Goodbye, Columbus : 1959
It is the title of the first book published by Philip Roth, a collection of six stories. In addition to its title novella, set in New Jersey, Goodbye, Columbus contains the five short stories "The Conversion of the Jews," "Defender of the Faith," "Epstein," "You Can't Tell a Man by the Song He Sings," and "Eli, the Fanatic." Each story deals with the problems and concerns of second and third-generation assimilated American Jews as they leave the ethnic ghettos of their parents and grandparents and go on to college, the white-collar professions, and life in the suburbs.
The book was a critical success for Roth, winning the 1960 National Book Award and earning a name for him as a talented up-and-coming young writer. The book was not without controversy.
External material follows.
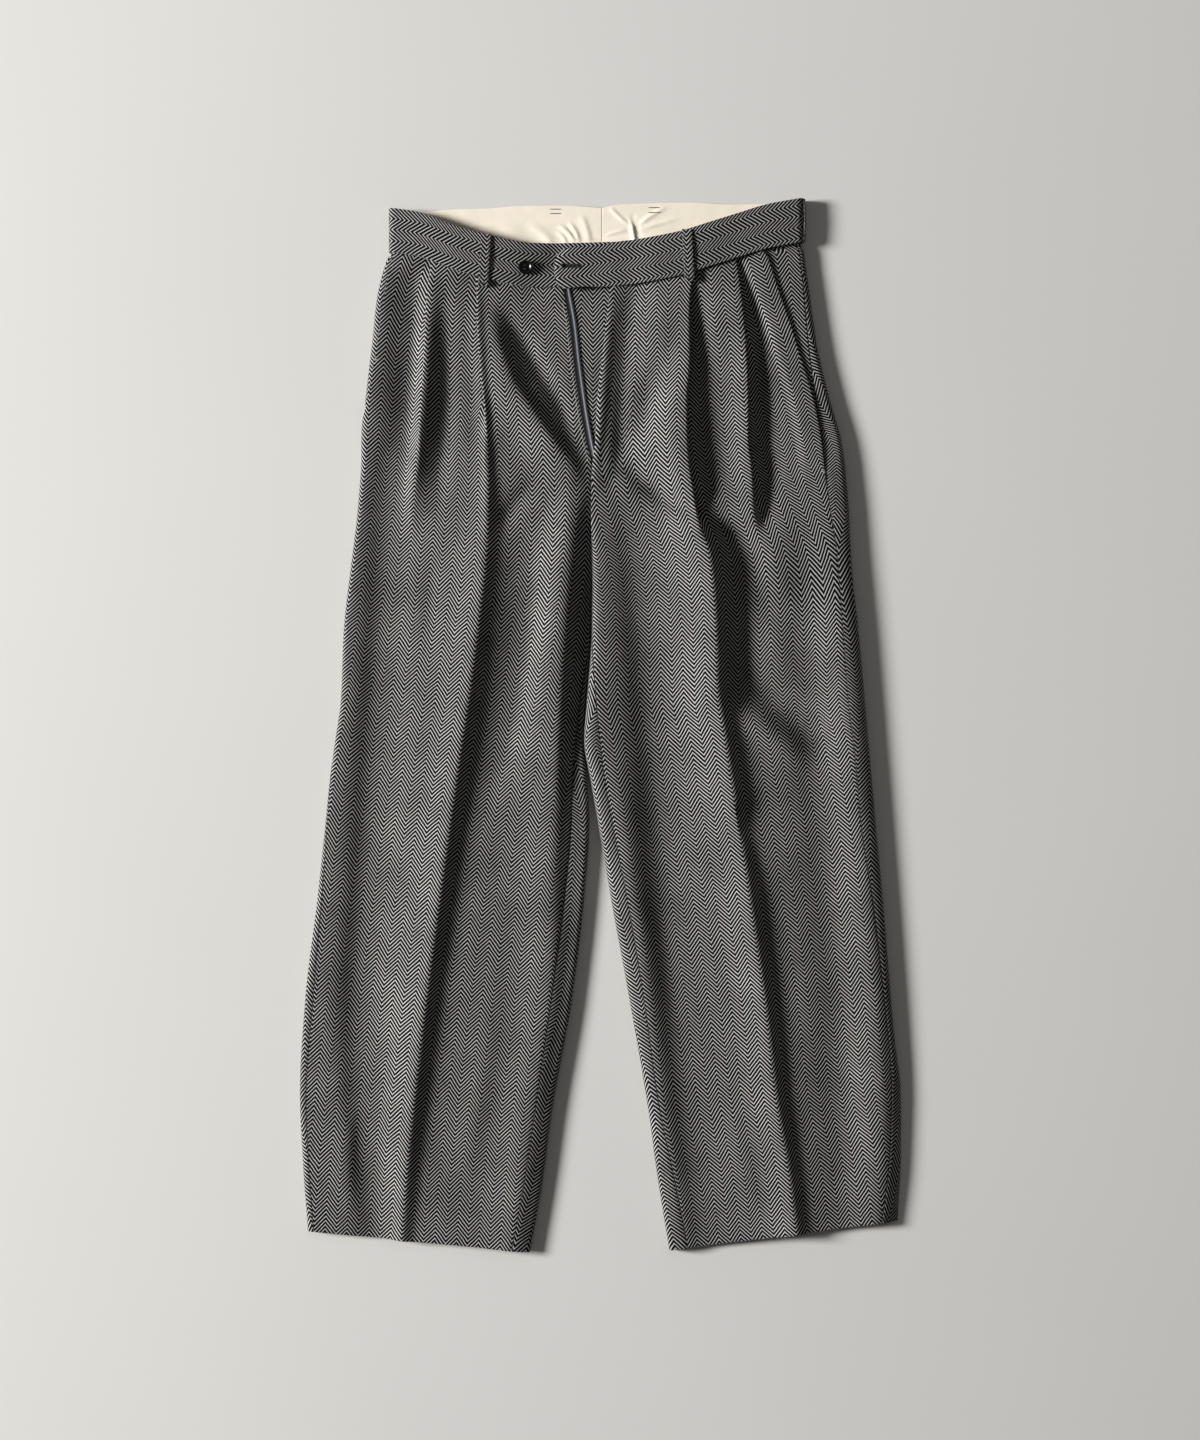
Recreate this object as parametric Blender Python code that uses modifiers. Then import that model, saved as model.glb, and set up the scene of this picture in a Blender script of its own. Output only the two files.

The title story of the collection, Goodbye, Columbus, is told from the point of view of the narrator, Neil Klugman. Neil is an intelligent graduate of Rutgers University who works in a low paying position in a library. He lives with his Aunt Gladys and Uncle Max in a working class neighbourhood of Newark. One summer, Neil meets and falls in love with Brenda Patimkin, a student at Radcliffe College who is from a wealthy family living in the affluent suburb of Short Hills. The novella explores the level of classism which afflicts the relationship, despite the fact that Brenda's father, Ben, is from the same environment as Neil. The issue of assimilation is intrinsic to the classism as well, since Brenda is much more assimilated than Neil. The title, Goodbye, Columbus refers to a record Brenda's brother listens to about his years as an athlete at The Ohio State University. As the book proceeds, Neil finds that their relationship is falling apart. It is finally realized that Neil and Brenda's relationship is not based on love but lust. Thus, the title may be seen as a metaphor for Neil saying goodbye to the affluent, assimilated world of the Patimkins. The title story of the novella was made into the 1969 film, Goodbye, Columbus, with Ali MacGraw and Richard Benjamin.
The Human Stain : (La Tache) 2000
It is a novel which is set in late 1990s rural New England. Its first person narrator is 65-year-old author Nathan Zuckerman, a character in previous Roth novels, including American Pastoral (1997) and I Married a Communist (1998); these two books form a loose trilogy with The Human Stain.
The story is set in 1990s America, the time of the culture wars, political correctness and the Bill Clinton-Monica Lewinsky scandal. The story is told by Nathan Zuckerman, a writer who lives a secluded life until Coleman Silk becomes his new neighbour. Silk is a classics professor and dean of faculty at Athena College, a fictional institution in Massachusetts. At 71, Silk falls victim to an unjustified charge of racism against two black students, whom he calls "spooks" (meaning ghosts) because they had never shown up in his seminar: "Do they exist or are they spooks?". This incident leads to Silk's resignation and soon after to the death of his wife Iris. Silk starts an affair with one of the school's janitors, Faunia Farley, a 34 year old illiterate who was married to an alcoholic, drug-addicted, abusive and disturbed Vietnam veteran. Through flashbacks, it is revealed that Coleman Silk has been living a lie for most of his life: he is actually a black man but has been passing as white and Jewish. The Human Stain was a national bestseller and was made into a film of the same name in 2003 starring Anthony Hopkins and Nicole Kidman.
Indignation : 2008
Set in America in 1951, the second year of the Korean War, Indignation is narrated by Marcus Messner, a Jewish college student from Newark, New Jersey, who describes his sophomore year at Winesburg College in Ohio. Marcus transfers to Winesburg from Robert Treat College in Newark to escape his father, a kosher butcher, who appears to have become consumed with fear about the dangers of adult life, the world, and the uncertainty that awaits his son.
At Winesburg College, Marcus becomes infatuated with a fellow student, Olivia Hutton, a survivor of a suicide attempt. The sexually inexperienced Marcus is bewildered when Olivia performs fellatio on him during their one and only date. Marcus' mother objects to his dating someone who attempted suicide and makes him vow to end their relationship.
Marcus has an adversarial relationship with the dean of men, Hawes Caudwell. In a meeting in Dean Caudwell's office, Marcus objects to the chapel attendance requirement on the grounds that he is an atheist. In this meeting, he quotes extensively from Bertrand Russell's essay "Why I Am Not a Christian". Later, the dean finds Marcus guilty of hiring another student to attend chapel in his place; when Marcus refuses to attend double the amount of chapel services as punishment, the dean expels him. His expulsion allows the U.S. Army to draft him and send him to fight in Korea where he is killed in combat. Early in the novel, Marcus explains that he is dead and telling his story from the afterlife; later it is revealed that he is unconscious from his combat wounds and the morphine that has been administered.
The backdrop of Winesburg is an homage to Sherwood Anderson's book Winesburg, Ohio.